Years later when I was in New York, I tried to call Alyce. Instead I got her husband. After I explained to him who I was, he promptly invited me to attend the Johnny Carson Show. He said he could not get me tickets, but if I would come to the back door of the studio, he would walk me in. That was nice of him, but all I really wanted was to talk to Alyce. Luckily I did get to have a long conversation with her later. After about twenty years, the McMahons divorced, but to this day every time I see anything about Ed McMahon, I think of Alyce.

Now for the story of my mischievousness during the latter days of the war. Then again, I can’t take all the credit, for my best friend, Bill Andrews was with me. One dark night the two of us climbed up the water tower carrying with us a small flashlight and a kite. We turned on the flashlight and tied it to the tail of the kite. There was a stiff breeze, and the light was soon seen floating in the skies above Lacoochee. It was not long before we started hearing voices saying, “The Japs are coming. The Japs are coming.”

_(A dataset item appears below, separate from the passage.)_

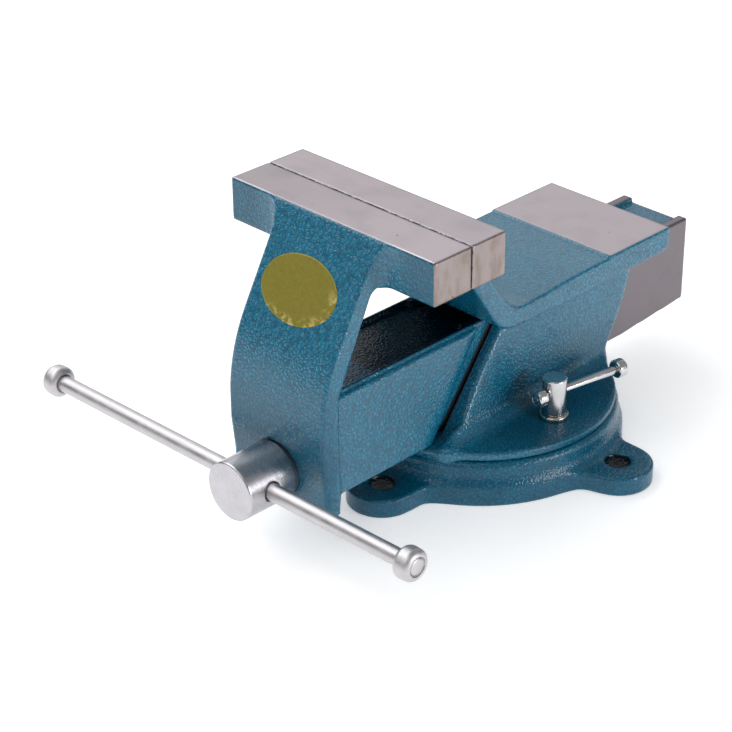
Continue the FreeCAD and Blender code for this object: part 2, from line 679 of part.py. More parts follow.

The next evening when my father came home from work he was upset. He said he had not gotten much work out of the men that day because they had been up all night watching some fearful light in the sky. They were absolutely good for nothing that next day. Bill and I kept our secret, and my father never knew that we were the ones behind the mysterious light over Lacoochee.

The World War II years were not easy, but all in all, Lacoochee managed to get through them quite well. The Cummer Sons Cypress Company’s Lacoochee mill family worked together despite difficult times. Those of us who were lucky enough to be there during that period have good memories because it was a community that looked after its own.